[geeks] Game GPU clusters for supercomputering

Shannon Hendrix shannon at widomaker.com
Fri May 23 14:09:56 CDT 2008


On May 22, 2008, at 23:29 , Joshua Boyd wrote:


>> On a related note, nVidia now sells GPU clusters.
>
> Well, they aren't very self sufficient.  I suspect that on average  
> you need a 1U computer for each 1U of GPUs, and I think 1U of GPUs  
> means something like 4 of them.

The S870 has 4 each 1U, yep.

That's actually pretty dense when you consider the power requirements  
and the huge number of cores running.

>
> The GPU stuff is cool looking, but there are a lot of things I like  
> better about the Cells.  The Cells seem a bit more straight forward  
> to program.

I thought they seemed kind of weird, but then I've only read  
documentation, not actually done either one.

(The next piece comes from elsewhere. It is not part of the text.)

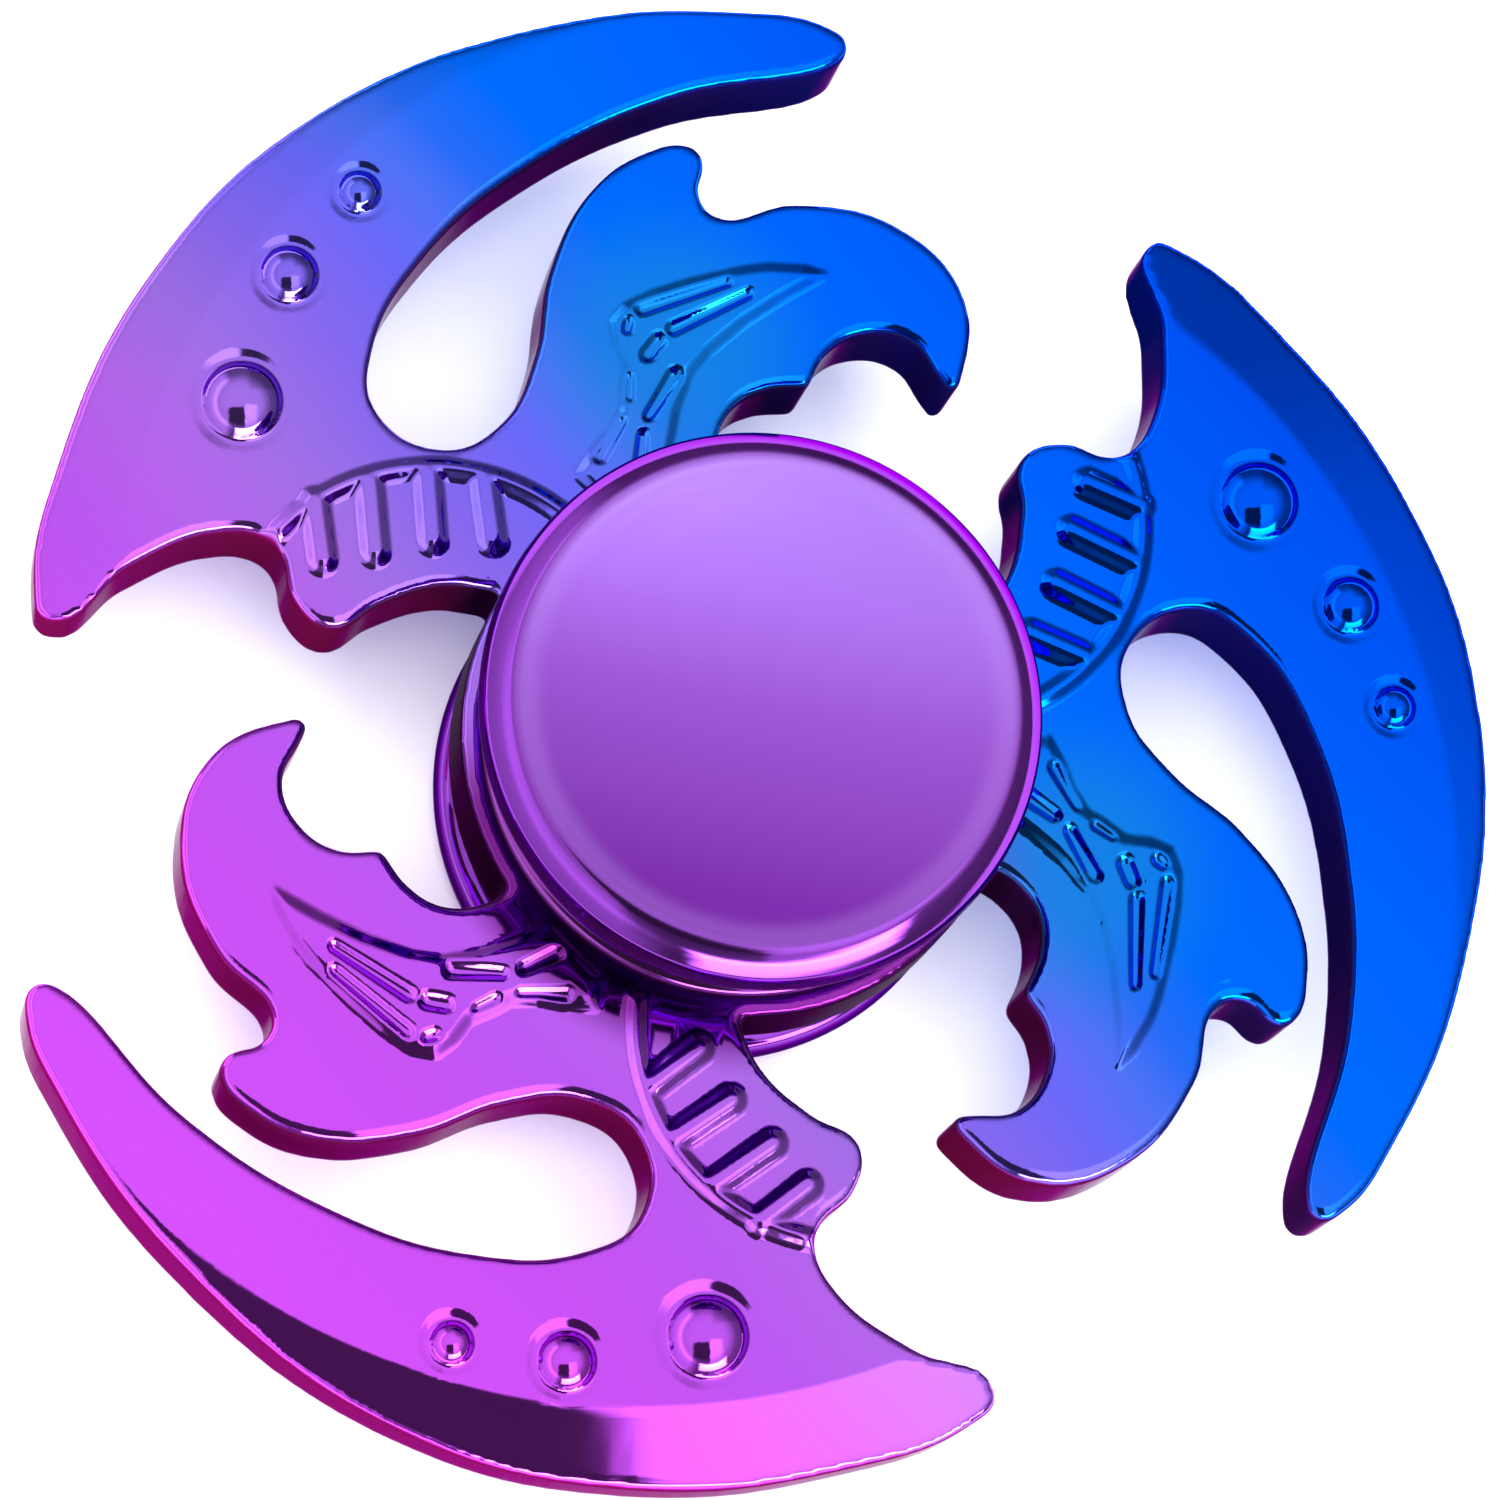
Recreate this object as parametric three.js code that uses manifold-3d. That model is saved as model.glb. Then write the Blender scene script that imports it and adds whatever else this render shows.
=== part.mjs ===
// A three-armed hand spinner: one cast rotor with three axe-and-wing arms, a deep-groove ball bearing
// in its hub, and a dished finger cap on each side.
// Millimetres, +Z up. The origin is on the spin axis, in the middle of the bearing's width.
import * as THREE from 'three';
import { mergeVertices } from 'three/addons/utils/BufferGeometryUtils.js';
import Module from 'manifold-3d';

const wasm = await Module();
wasm.setup();

// ---------------------------------------------------------------- driving dimensions
const arms = 3;
const armHalf = 2.9;            // half the thickness of the casting's arms
const edgeDrop = 0.4;           // height of the broken edge round every outline
const edgeGrow = 0.34;          // how far the wall stands out past the face edge
const reliefRise = 0.5;         // combs and wing relief stand this far off the arm
const cuttingSlope = 0.3;       // fall of the blade's cutting bevel per millimetre of width
const cuttingStart = 34.3;      // radius at which the cutting bevel begins, about its own axis
const cuttingAxis = new THREE.Vector2(3.8, 3.8);

const hubRadius = 13.8;
const hubStepRadius = 12.9;     // raised ring round the bearing
const hubHalf = 3.5;            // the raised ring is as wide as the bearing
const chamfer = 0.3;

const bearingWidth = 7;
const bearingOuter = 11;        // outer radius of the bearing
const bearingBore = 4;          // radius of the bearing's bore
const ballRadius = 1.9845;
const pitchRadius = 7.5;
const ballCount = 7;
const raceGap = 0.06;           // running clearance between ball and race
const fitGap = 0.05;            // radial gap where one turned piece sits in another
const outerShoulder = 8.7;
const innerShoulder = 6.2;

const capRadius = 13.7;
const capTop = 11.2;            // height of the cap's rim above the middle plane
const capLip = 8.0;             // height of the lower edge of the cap's rim
const dishRadius = 11.9;
const dishDepth = 1.3;
const neckRadius = 5.7;
const washerThickness = 0.5;
const stubRadius = 3.9;
const studRadius = 1.9;

const ringSegments = 40;

// ---------------------------------------------------------------- helpers
const point = (x, y) => new THREE.Vector2(x, y);
const points = (pairs) => pairs.map(([x, y]) => point(x, y));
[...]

I wish I had the opportunity.

> The Cells can take a lot more memory (first generation is 2 gigs per  
> chip instead of 1.5 gigs, but the new model that just started  
> shipping can take 32gigs per chip).

Yes, but the Cell doesn't actually address that memory directly.  The  
way I understand it, they only address about 256K, and there are  
instructions that treat the rest of the memory as an incoming stream  
or something like that.

I have an article on how to program them efficiently, and it seems  
anything but straight-forward to me.

> The Cells don't require a PC next to them.

I thought a front-end was a requirement for most applications though,  
since you don't want to write a lot of the I/O handling part of your  
app on the Cell.

It seems best to treat most of these things as coprocessors and do  
your dirty work on a front-end host.

> And long term most importantly, the Cells seem to be much better in  
> the documentation department.  With Nvidia, your choices are Cg,  
> GLSL, or the CUDA C compiler.  The machine details aren't publicly  
> documented.

They probably won't be doing that, since it would be giving away those  
precious GPU secrets.

> With the Cell you have a lot of documentation and you have GCC,  
> which means you have C, C++, Objective C, Fortran, and ADA.  I'm not  
> sure that C++, Objective C or Ada are practical on the SPUs, but  
> Fortran has got to be a big deal for a lot of people.  Oh, and we  
> have assembly.  And having assembly means that we can get a lot more  
> languages for it.

Heh... I'm not sure lacking GNU C support is a bad thing.

GNU compilers are only good in so far as they are widely available.  I  
personally would love to see better compilers without the GPL baggage.


-- 
"Where some they sell their dreams for small desires."